Senti que ele se colocava em uma posição um pouco diferente dos outros usuários de pedra. Em dado momento, afirmou que não achava certo que as pessoas dessem comida para os usuários, que isso deixaria eles acostumados a ganhar tudo e quando tivessem dinheiro comprariam pedra sem pensar duas vezes. Contudo, quando falava de sua própria experiência, reclamava de ser tratado mal e raramente ganhar comida.
A certa altura, quando eu explicava a minha pesquisa e falava dos estalos das cercas elétricas, mencionei que as cercas eram muito agressivas e machucavam. Ele concordou e, de maneira inusitada, afirmou que sim, o estalo machuca muito quem vai dormir em frente a cerca. Por outro lado, disse que o comportamento dos catadores e pessoas em situação de rua também machuca muito o dos moradores das casas.
Gilmar tem uma barbearia com seu irmão. Ele falou que não vai mais para lá porque seria chato e pegaria mal ficar com o carrinho de catar papelão lá na frente.

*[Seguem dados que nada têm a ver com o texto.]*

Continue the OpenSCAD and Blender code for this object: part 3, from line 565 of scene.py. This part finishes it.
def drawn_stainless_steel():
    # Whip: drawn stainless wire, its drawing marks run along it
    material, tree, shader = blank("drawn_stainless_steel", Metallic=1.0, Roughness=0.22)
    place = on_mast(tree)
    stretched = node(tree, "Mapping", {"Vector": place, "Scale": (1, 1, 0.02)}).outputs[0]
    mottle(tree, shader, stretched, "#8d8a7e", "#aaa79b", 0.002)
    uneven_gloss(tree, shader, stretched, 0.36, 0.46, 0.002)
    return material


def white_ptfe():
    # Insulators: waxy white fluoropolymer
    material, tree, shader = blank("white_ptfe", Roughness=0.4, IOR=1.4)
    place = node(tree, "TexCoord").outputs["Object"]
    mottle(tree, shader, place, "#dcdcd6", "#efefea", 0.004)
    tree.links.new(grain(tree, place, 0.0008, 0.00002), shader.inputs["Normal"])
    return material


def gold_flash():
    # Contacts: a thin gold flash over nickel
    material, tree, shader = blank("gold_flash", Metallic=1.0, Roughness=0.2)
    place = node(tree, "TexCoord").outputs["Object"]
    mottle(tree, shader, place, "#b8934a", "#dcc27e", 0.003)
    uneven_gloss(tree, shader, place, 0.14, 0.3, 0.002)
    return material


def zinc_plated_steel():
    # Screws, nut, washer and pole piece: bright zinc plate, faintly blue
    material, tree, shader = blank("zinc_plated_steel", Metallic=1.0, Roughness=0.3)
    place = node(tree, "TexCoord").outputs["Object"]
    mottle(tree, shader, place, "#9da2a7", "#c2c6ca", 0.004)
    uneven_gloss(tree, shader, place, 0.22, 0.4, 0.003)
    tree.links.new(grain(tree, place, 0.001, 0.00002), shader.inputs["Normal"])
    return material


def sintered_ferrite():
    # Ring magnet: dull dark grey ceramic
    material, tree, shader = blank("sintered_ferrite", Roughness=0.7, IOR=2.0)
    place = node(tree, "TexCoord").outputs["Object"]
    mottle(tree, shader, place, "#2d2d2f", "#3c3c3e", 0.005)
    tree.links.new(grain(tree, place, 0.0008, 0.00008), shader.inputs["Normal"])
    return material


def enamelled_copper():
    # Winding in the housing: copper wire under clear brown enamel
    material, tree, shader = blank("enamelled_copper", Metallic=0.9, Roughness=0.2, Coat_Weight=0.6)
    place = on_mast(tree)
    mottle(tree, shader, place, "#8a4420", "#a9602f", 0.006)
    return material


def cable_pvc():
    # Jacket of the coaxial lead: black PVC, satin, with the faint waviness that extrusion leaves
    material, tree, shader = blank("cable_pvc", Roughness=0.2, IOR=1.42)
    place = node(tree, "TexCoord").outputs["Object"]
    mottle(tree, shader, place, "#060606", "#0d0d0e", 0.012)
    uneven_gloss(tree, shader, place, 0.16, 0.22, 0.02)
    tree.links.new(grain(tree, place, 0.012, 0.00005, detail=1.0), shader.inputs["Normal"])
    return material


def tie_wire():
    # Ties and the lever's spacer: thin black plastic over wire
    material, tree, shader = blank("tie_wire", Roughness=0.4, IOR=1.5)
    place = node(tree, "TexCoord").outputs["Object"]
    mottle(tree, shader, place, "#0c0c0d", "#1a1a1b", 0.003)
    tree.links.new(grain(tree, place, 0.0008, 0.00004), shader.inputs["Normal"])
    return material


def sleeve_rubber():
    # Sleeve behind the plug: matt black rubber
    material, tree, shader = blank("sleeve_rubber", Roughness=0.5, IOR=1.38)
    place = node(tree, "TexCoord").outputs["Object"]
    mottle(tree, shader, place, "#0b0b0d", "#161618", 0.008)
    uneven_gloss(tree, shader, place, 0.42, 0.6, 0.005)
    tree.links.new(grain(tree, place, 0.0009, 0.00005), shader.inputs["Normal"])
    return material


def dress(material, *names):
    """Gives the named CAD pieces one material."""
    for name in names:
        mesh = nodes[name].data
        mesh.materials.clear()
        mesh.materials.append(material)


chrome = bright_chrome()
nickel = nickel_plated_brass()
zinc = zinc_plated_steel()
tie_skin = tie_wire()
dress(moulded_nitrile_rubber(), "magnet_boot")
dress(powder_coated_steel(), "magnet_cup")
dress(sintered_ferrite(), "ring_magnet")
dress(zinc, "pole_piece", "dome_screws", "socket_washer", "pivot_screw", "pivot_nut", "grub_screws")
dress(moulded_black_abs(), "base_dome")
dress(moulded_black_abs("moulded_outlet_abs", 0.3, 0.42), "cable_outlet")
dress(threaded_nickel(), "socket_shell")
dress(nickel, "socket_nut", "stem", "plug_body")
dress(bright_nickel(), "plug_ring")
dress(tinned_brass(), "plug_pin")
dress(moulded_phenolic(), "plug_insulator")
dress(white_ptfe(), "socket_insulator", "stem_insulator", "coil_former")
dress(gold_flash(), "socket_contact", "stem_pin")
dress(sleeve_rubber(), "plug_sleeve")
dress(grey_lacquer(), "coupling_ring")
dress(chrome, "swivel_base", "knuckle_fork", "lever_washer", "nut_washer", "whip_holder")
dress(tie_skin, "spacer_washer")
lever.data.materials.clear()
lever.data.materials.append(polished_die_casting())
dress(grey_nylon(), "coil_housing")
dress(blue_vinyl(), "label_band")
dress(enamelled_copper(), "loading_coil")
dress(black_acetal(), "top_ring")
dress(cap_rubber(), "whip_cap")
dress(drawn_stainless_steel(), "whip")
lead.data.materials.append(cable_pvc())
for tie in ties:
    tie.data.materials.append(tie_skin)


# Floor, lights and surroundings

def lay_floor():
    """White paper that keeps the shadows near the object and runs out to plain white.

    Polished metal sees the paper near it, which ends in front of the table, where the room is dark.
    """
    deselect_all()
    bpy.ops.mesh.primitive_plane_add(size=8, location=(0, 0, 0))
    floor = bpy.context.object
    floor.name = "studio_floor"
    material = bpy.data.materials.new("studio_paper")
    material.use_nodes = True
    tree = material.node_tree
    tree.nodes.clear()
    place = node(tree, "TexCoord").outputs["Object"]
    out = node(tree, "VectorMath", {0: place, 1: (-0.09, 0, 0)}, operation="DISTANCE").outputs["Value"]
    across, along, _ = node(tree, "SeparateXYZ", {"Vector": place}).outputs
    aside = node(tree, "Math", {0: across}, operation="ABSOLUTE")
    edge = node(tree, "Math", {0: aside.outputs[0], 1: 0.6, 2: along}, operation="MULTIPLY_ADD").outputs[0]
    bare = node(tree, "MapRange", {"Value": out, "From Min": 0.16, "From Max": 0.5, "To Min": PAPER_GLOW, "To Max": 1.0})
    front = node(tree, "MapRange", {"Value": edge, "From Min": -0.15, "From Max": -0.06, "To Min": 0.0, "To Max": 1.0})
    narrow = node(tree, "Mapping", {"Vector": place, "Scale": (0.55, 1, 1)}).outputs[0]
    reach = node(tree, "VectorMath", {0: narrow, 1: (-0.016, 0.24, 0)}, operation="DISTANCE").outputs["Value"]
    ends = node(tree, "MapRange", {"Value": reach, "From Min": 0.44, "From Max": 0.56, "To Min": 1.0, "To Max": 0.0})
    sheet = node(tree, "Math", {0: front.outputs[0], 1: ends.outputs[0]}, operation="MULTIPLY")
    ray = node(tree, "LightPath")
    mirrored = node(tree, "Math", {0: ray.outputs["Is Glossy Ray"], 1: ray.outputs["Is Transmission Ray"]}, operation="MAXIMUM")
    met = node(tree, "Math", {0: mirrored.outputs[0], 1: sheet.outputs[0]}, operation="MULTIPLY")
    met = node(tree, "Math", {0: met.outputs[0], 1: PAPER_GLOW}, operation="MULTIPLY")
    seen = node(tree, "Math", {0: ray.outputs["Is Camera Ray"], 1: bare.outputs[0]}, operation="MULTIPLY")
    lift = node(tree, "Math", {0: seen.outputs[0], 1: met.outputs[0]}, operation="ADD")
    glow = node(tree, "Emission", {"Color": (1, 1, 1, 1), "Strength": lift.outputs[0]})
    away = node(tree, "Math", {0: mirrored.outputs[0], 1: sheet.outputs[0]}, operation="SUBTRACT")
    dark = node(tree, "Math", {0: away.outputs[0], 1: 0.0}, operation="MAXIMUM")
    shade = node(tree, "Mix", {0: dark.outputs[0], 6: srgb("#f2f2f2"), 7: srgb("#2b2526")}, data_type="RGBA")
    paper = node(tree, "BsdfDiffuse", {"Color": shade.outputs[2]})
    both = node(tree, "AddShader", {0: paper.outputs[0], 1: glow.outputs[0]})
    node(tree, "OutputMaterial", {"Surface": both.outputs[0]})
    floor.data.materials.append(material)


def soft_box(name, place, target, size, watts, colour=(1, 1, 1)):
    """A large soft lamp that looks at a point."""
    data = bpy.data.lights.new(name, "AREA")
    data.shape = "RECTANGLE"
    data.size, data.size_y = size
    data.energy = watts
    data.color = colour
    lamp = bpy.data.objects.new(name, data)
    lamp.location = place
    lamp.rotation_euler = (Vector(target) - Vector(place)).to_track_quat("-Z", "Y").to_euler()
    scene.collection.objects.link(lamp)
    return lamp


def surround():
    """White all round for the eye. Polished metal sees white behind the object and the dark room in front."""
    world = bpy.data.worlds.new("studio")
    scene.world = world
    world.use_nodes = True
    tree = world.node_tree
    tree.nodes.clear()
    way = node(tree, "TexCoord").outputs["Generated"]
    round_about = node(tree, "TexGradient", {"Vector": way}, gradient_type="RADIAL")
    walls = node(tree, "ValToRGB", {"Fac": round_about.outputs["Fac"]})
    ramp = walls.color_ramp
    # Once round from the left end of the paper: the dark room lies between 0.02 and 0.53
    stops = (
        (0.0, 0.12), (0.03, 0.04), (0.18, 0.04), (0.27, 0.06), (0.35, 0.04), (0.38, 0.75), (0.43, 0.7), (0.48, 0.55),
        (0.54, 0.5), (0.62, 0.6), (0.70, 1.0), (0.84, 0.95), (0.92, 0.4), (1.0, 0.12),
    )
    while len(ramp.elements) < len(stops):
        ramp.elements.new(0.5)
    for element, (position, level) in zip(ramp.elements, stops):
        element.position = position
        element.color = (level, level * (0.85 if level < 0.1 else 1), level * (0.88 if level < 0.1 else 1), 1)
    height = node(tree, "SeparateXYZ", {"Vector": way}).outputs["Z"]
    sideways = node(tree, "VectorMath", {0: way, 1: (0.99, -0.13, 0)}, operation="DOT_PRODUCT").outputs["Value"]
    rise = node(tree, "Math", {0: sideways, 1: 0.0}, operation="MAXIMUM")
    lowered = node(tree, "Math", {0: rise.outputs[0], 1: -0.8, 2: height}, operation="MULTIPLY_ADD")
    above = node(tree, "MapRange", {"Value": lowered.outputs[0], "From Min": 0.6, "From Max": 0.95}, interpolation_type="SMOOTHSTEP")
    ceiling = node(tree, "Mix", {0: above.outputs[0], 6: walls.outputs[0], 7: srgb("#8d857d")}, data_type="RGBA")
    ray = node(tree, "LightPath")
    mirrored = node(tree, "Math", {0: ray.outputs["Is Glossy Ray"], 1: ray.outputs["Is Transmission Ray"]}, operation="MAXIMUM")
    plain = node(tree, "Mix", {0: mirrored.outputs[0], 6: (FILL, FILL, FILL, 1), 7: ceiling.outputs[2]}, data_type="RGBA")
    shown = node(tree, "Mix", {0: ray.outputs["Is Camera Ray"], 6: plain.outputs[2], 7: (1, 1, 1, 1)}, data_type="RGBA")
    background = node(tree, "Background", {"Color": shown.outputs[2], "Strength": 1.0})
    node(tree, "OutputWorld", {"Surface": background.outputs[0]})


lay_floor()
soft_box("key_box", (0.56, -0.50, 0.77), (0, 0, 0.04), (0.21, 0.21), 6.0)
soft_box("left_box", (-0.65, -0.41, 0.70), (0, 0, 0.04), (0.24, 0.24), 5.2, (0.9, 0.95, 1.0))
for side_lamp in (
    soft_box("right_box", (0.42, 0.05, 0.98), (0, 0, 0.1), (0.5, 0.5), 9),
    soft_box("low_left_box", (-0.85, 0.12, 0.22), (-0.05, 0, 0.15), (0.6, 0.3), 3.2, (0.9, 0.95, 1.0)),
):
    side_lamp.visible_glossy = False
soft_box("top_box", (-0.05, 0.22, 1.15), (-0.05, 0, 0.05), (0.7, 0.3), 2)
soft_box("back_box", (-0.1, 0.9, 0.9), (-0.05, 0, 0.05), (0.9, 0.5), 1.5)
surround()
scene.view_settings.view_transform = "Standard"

Tentei ao máximo transcrever os pontos que foram conversados com Gilmar, mas sei que posso ter sido tendencioso em minhas lembranças. Espero ter feito jus ao que ele me contou de maneira tão espontânea e não ter aplicado juízos de valor pessoais. Prezo tanto por essa interação justamente pelo fato dela ter vindo da boca de alguém que é alvo direto das cercas e outros meios de proteção urbanos. De alguém que tem passado seus dias cercado do lado de fora.
Referências
HENDRICKS, Jon. O que é Fluxus? O que não é! O por quê. Brasília: Centro cultural Banco do Brasil, 2002.
BUENO, Cláudio Pereira. Campos de invisibilidade. 2015. Tese de Doutorado. Universidade de São Paulo.
FERREIRA, Paula Garcia Gonçalves. Corpo Ruído como procedimento na arte. 2009.
VISCONTI, Jacopo Crivelli. Novas derivas. 2014. Tese de Doutorado. Universidade de São Paulo.
ARDENNE, Paul. Un arte contextual: creación artística en medio urbano, en situación, de intervención, de participación. Murcia Cultural, 2006.